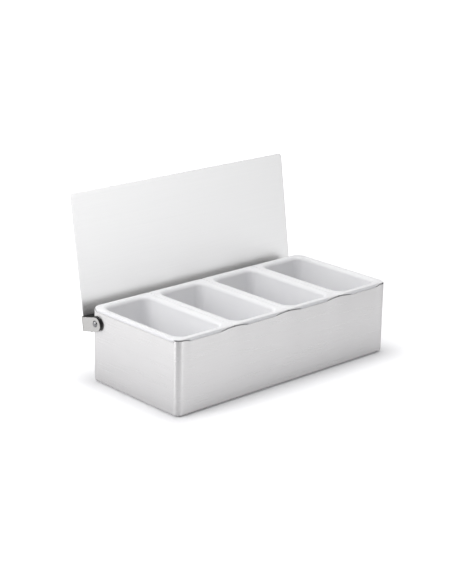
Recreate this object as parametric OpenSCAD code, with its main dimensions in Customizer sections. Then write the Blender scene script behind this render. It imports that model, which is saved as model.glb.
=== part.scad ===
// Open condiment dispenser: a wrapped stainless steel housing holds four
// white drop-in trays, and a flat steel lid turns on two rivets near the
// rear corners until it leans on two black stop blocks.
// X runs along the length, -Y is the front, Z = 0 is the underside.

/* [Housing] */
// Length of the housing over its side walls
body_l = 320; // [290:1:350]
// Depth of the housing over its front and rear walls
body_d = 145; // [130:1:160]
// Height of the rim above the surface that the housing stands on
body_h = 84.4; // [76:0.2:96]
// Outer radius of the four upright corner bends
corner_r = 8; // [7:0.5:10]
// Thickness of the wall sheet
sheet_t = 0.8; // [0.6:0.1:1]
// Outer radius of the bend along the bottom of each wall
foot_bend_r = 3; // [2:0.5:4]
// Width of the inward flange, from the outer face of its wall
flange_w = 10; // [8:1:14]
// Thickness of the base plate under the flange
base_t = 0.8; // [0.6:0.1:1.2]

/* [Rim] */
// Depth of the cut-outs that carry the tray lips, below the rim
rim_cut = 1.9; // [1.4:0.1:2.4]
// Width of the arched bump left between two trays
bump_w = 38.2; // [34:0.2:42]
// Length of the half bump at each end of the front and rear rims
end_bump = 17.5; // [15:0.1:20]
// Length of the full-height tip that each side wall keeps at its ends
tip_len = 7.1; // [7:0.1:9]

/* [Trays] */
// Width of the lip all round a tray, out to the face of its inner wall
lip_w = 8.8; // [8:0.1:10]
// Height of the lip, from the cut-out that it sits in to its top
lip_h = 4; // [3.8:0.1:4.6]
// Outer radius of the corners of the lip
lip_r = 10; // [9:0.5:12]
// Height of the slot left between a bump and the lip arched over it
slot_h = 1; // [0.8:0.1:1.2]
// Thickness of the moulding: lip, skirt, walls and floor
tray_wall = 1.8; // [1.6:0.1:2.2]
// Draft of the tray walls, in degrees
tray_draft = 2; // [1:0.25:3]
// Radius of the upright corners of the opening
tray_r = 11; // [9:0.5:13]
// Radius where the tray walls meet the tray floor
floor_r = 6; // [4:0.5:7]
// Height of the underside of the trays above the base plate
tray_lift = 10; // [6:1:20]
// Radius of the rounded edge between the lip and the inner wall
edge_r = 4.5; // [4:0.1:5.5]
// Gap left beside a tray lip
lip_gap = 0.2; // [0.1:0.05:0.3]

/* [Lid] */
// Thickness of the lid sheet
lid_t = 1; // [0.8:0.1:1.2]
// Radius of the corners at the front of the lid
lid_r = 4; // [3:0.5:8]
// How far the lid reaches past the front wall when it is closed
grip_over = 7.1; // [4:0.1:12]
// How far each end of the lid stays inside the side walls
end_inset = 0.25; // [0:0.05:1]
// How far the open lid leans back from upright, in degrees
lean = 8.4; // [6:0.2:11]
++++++
● Direction
Return only the lines from the beginning of the material up to and including the line with "base_t = 0.8; // [0.6:0.1:1.2]", exactly as written.

● Solution for this exercise
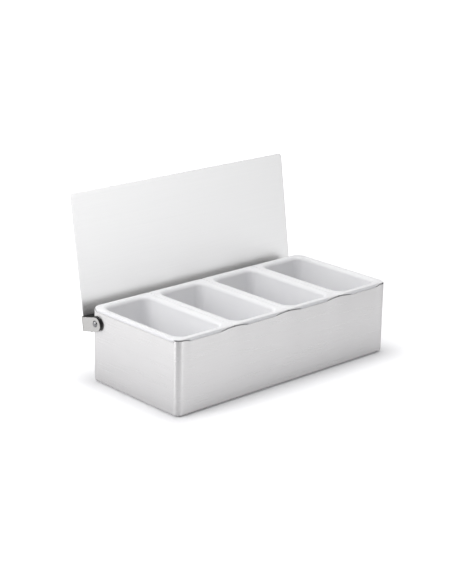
Recreate this object as parametric OpenSCAD code, with its main dimensions in Customizer sections. Then write the Blender scene script behind this render. It imports that model, which is saved as model.glb.
=== part.scad ===
// Open condiment dispenser: a wrapped stainless steel housing holds four
// white drop-in trays, and a flat steel lid turns on two rivets near the
// rear corners until it leans on two black stop blocks.
// X runs along the length, -Y is the front, Z = 0 is the underside.

/* [Housing] */
// Length of the housing over its side walls
body_l = 320; // [290:1:350]
// Depth of the housing over its front and rear walls
body_d = 145; // [130:1:160]
// Height of the rim above the surface that the housing stands on
body_h = 84.4; // [76:0.2:96]
// Outer radius of the four upright corner bends
corner_r = 8; // [7:0.5:10]
// Thickness of the wall sheet
sheet_t = 0.8; // [0.6:0.1:1]
// Outer radius of the bend along the bottom of each wall
foot_bend_r = 3; // [2:0.5:4]
// Width of the inward flange, from the outer face of its wall
flange_w = 10; // [8:1:14]
// Thickness of the base plate under the flange
base_t = 0.8; // [0.6:0.1:1.2]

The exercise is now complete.